* _What is expected_
Quote exactly the lines from the start of the entries to the one with "obj.matrix_parent_inverse = Matrix.Identity(4)", both ends included.

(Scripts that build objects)
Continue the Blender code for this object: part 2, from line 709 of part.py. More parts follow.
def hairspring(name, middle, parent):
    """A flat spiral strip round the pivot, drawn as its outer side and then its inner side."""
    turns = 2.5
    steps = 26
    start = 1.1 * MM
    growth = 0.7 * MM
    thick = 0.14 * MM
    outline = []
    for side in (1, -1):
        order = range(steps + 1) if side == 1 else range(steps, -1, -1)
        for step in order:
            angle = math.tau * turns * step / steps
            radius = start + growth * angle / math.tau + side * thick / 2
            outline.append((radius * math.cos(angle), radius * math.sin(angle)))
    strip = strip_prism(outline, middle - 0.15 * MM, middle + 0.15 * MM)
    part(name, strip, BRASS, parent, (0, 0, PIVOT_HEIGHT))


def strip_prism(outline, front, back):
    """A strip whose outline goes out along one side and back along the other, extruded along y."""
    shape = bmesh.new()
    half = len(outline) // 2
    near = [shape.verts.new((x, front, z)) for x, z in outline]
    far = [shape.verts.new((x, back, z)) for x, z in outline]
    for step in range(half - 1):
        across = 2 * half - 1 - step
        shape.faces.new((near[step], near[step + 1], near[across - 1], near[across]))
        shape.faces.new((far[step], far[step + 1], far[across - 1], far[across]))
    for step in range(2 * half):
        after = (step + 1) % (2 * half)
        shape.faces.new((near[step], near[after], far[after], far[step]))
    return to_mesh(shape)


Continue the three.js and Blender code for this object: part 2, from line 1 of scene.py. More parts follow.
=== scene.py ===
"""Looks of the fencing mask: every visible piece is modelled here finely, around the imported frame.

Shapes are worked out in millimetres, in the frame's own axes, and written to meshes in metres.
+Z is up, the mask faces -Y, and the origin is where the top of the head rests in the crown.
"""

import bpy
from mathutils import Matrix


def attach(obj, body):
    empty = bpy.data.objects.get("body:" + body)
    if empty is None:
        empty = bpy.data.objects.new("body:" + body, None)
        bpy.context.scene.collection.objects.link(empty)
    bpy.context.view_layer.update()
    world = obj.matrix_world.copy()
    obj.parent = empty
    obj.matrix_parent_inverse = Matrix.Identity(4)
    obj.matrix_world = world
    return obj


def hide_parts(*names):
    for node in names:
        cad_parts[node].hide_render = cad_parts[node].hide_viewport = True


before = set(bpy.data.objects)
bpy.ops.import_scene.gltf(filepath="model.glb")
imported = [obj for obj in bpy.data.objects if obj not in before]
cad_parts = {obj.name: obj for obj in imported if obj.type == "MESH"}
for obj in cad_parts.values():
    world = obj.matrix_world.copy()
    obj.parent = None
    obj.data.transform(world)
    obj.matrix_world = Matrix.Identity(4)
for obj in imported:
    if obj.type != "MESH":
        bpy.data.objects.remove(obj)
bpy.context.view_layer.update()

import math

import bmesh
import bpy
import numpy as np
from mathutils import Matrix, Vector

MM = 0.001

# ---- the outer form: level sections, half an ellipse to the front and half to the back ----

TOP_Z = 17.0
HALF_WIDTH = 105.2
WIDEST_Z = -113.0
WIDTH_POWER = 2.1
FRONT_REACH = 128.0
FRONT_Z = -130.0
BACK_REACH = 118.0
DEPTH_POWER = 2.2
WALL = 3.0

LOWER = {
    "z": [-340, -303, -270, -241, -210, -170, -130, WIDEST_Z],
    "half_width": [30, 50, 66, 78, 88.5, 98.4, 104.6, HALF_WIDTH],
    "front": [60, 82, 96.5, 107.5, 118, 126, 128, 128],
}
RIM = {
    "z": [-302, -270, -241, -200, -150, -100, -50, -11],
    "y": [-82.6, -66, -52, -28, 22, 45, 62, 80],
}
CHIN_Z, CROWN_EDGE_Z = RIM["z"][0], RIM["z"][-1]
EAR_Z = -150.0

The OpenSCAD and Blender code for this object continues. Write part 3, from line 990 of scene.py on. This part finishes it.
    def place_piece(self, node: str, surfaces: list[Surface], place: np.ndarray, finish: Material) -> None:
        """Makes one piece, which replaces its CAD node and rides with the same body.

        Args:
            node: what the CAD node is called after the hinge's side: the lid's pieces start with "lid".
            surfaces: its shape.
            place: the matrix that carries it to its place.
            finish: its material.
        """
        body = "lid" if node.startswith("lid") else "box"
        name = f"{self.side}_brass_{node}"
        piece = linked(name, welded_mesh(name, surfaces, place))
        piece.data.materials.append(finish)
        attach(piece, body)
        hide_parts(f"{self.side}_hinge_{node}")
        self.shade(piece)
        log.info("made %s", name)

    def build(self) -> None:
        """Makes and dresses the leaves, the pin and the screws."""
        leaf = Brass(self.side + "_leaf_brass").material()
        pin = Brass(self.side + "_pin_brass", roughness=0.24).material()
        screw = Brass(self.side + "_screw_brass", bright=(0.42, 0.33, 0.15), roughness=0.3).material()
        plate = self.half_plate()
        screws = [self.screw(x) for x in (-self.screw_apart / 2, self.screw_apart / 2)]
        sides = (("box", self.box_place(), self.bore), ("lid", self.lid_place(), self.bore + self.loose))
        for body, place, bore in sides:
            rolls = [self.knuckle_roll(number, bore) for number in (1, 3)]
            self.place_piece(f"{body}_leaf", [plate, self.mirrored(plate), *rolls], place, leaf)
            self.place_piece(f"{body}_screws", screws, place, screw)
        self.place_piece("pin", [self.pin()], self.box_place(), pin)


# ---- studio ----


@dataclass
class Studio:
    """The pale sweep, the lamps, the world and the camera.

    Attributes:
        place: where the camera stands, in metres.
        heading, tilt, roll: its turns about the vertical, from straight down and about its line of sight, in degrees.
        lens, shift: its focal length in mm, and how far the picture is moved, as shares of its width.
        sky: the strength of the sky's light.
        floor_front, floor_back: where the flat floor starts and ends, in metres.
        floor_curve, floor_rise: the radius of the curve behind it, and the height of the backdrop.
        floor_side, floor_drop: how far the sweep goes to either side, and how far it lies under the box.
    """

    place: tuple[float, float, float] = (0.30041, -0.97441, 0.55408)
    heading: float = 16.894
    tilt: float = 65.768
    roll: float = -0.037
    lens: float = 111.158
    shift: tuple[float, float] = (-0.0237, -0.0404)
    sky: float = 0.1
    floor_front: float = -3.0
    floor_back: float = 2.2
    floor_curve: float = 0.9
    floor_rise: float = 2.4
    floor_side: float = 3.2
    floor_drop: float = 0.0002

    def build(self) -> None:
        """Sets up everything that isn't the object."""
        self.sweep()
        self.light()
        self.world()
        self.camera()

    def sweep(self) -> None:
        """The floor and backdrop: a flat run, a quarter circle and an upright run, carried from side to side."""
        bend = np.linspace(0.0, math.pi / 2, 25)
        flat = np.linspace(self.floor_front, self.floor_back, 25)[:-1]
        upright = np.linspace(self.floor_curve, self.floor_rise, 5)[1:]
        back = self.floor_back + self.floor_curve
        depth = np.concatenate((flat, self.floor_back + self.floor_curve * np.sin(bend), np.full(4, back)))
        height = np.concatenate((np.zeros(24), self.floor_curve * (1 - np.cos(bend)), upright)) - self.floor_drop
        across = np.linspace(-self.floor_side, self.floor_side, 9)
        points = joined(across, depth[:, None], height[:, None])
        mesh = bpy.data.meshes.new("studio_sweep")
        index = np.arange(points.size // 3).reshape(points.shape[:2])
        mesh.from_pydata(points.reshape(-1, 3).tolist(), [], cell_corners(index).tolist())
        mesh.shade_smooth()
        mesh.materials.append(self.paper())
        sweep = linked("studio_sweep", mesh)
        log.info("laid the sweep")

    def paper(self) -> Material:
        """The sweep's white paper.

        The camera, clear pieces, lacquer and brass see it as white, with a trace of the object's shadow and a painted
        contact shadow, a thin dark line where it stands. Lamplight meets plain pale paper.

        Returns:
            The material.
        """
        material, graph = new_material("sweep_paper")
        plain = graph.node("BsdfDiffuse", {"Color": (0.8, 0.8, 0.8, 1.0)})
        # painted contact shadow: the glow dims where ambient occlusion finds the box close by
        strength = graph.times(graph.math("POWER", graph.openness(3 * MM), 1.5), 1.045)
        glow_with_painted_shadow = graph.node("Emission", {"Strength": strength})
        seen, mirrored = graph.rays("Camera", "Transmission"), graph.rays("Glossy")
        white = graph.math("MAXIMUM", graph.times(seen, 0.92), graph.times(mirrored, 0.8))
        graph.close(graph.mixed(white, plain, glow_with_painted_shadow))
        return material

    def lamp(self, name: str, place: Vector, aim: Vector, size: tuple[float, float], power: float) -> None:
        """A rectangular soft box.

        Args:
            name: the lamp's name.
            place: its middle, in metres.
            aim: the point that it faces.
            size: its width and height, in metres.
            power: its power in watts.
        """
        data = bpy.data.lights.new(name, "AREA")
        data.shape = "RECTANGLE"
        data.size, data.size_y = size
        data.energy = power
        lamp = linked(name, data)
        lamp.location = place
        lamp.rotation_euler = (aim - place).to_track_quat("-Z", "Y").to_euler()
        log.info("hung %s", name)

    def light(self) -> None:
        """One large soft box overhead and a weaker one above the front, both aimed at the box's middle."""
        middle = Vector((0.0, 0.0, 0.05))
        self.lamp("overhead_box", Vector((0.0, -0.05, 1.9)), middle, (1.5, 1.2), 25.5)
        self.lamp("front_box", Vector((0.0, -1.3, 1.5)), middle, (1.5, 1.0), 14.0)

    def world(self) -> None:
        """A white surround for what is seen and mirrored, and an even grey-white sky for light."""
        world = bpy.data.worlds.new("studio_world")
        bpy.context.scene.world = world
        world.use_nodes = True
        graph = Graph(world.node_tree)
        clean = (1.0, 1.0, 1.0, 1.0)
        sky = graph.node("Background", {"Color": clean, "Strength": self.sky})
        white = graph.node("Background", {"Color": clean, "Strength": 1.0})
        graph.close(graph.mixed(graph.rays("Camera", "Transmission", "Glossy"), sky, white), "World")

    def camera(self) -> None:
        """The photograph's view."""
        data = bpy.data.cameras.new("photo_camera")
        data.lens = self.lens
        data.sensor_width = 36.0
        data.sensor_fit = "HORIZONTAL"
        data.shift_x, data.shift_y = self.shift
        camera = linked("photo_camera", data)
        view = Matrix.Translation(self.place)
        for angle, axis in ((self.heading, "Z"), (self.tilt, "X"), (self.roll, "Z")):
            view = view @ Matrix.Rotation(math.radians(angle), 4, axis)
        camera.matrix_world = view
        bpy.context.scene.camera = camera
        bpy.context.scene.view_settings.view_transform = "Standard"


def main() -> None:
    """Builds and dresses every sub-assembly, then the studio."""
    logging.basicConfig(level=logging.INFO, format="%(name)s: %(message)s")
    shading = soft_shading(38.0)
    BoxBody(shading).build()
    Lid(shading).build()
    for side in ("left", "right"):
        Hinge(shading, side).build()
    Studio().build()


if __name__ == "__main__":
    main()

* _Result below_
Continue the Blender code for this object: part 2, from line 709 of part.py. More parts follow.
def hairspring(name, middle, parent):
    """A flat spiral strip round the pivot, drawn as its outer side and then its inner side."""
    turns = 2.5
    steps = 26
    start = 1.1 * MM
    growth = 0.7 * MM
    thick = 0.14 * MM
    outline = []
    for side in (1, -1):
        order = range(steps + 1) if side == 1 else range(steps, -1, -1)
        for step in order:
            angle = math.tau * turns * step / steps
            radius = start + growth * angle / math.tau + side * thick / 2
            outline.append((radius * math.cos(angle), radius * math.sin(angle)))
    strip = strip_prism(outline, middle - 0.15 * MM, middle + 0.15 * MM)
    part(name, strip, BRASS, parent, (0, 0, PIVOT_HEIGHT))


def strip_prism(outline, front, back):
    """A strip whose outline goes out along one side and back along the other, extruded along y."""
    shape = bmesh.new()
    half = len(outline) // 2
    near = [shape.verts.new((x, front, z)) for x, z in outline]
    far = [shape.verts.new((x, back, z)) for x, z in outline]
    for step in range(half - 1):
        across = 2 * half - 1 - step
        shape.faces.new((near[step], near[step + 1], near[across - 1], near[across]))
        shape.faces.new((far[step], far[step + 1], far[across - 1], far[across]))
    for step in range(2 * half):
        after = (step + 1) % (2 * half)
        shape.faces.new((near[step], near[after], far[after], far[step]))
    return to_mesh(shape)


Continue the three.js and Blender code for this object: part 2, from line 1 of scene.py. More parts follow.
=== scene.py ===
"""Looks of the fencing mask: every visible piece is modelled here finely, around the imported frame.

Shapes are worked out in millimetres, in the frame's own axes, and written to meshes in metres.
+Z is up, the mask faces -Y, and the origin is where the top of the head rests in the crown.
"""

import bpy
from mathutils import Matrix


def attach(obj, body):
    empty = bpy.data.objects.get("body:" + body)
    if empty is None:
        empty = bpy.data.objects.new("body:" + body, None)
        bpy.context.scene.collection.objects.link(empty)
    bpy.context.view_layer.update()
    world = obj.matrix_world.copy()
    obj.parent = empty
    obj.matrix_parent_inverse = Matrix.Identity(4)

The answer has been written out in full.